Andrew Stockdale once said.. “…you gotta go wild. you gotta rock out. … we’re always trying to get that kind of reckless abandon, out-of-body experience—where you just lose yourself to it.” If that’s what Wolfmother is after, then the band could definitely go home feeling Victorious after Friday’s show at Webster Hall.
The dimly-lit Marlin Room was in a rock and roll-induced euphoria during their show in support of their latest album, Victorious—a triumphant return of the heavy hitting, riff-centric sound that put Wolfmother on the map. Stockdale absolutely shredded, putting everything he had into the performance, and made his newly released material rock just as hard as his hits.
An uncharacteristically cerebral flash came over me during the show. I thought, “ok, how this guy decides to approach ‘Woman’ will tell a lot about him as a person.” After all, they’re here to promote a new album and have played that particular song probably thousands of times in the years since its release. Some artists go on strike—most notably Dylan, who decidedly never plays the same song the same way twice, as if to defy his fans. Not only did Stockdale perform that song (and several more off the first two albums, including “Joker & The Thief”, “Dimension”, and “New Moon Rising”) like it was the last rock and roll show on earth, but he literally bowed to the crowd afterward, beaming and humbly thanked us. Who the hell is this dude?
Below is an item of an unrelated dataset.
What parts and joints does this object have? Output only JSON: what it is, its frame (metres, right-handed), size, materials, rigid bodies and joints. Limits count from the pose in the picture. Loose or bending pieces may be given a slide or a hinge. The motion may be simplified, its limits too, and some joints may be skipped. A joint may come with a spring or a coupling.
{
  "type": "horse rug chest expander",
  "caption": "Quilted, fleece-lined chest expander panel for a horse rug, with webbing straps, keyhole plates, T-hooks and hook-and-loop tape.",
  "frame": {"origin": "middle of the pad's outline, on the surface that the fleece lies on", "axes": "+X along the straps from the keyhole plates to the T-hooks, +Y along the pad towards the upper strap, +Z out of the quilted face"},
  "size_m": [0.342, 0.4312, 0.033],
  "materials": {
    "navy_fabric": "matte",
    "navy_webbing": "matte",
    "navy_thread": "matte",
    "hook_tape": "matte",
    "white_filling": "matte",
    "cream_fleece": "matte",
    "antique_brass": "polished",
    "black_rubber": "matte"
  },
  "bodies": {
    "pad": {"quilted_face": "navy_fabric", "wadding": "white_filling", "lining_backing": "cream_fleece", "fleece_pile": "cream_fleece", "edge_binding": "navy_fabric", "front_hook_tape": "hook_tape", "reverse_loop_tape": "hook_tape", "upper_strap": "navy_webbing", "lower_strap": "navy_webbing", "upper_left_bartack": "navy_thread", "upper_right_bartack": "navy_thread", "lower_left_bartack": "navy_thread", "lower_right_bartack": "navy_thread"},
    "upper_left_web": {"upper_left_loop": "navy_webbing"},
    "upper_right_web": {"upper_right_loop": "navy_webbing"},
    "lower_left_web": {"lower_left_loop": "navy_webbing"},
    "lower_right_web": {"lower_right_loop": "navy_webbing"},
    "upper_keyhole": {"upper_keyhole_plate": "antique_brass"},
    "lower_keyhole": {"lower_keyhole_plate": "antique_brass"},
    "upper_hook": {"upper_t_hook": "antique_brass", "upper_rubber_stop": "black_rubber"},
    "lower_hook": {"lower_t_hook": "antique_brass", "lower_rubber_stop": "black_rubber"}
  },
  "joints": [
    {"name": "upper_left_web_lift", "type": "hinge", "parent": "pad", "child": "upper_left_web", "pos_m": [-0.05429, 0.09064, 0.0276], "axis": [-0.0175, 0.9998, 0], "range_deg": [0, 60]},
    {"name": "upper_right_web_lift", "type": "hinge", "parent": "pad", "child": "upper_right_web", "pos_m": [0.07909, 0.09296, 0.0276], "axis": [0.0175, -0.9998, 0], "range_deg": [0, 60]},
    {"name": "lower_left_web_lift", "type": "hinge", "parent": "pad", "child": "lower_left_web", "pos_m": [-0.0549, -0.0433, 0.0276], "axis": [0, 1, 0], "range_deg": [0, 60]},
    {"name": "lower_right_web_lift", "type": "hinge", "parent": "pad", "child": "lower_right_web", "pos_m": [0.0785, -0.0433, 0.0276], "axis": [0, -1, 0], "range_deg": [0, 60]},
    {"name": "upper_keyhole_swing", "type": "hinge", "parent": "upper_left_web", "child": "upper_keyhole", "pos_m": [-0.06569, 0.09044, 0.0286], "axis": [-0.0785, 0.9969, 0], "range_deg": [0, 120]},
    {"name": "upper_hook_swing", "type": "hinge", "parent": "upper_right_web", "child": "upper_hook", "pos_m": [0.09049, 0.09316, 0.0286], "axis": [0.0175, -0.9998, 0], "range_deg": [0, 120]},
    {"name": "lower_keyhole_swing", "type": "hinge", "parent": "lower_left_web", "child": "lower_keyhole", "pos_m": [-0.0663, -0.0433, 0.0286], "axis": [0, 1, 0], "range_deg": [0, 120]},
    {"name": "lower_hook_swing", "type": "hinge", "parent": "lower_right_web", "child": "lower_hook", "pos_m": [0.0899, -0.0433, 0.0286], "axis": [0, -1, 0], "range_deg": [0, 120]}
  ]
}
An artist who will surely go down in rock and roll history for his ability to mould a riff into the backbone of some of the most well-crafted songs of our time. Someone with a singular voice—as if he has built-in compression—that allows his vocal melodies to punch through his raw guitar and the thunderous bass of Ian Peres. He’s got a good thing going with drummer Alex Carapetis who totally embodies the type of carnal energy needed to really bring the songs to life.
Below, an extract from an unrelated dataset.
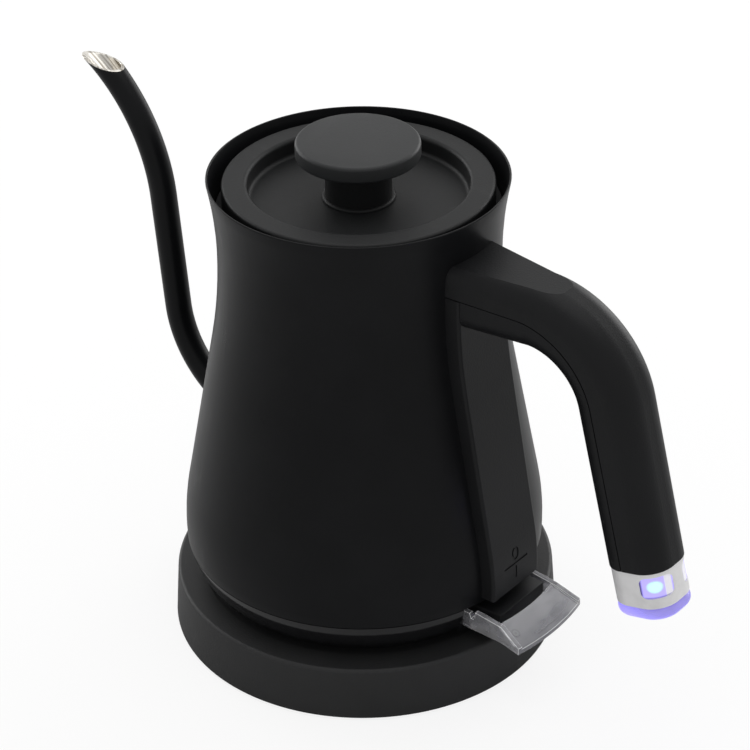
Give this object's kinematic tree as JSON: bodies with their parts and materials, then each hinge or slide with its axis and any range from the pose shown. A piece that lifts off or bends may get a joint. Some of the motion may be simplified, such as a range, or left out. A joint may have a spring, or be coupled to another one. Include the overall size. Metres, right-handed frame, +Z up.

“It was more of the same old sound” is something you can only say about a band like Wolfmother and mean it as a compliment. Sure, some of the new material might more overtly channel Sabbath (“The Love That You Give”, anyone?). Songs like “Baroness” or “Pretty Peggy” might be slightly more commercial than their fans are used to. But, you’ll have to search really hard to find something that is uncharacteristic of Wolfmother on the new album. Essentially, their sound is the same. Take it or leave it. It’s really Stockdale’s incredible talent for bending that sound to craft such a slew of memorable tunes that makes him what he is. An icon of rock and roll.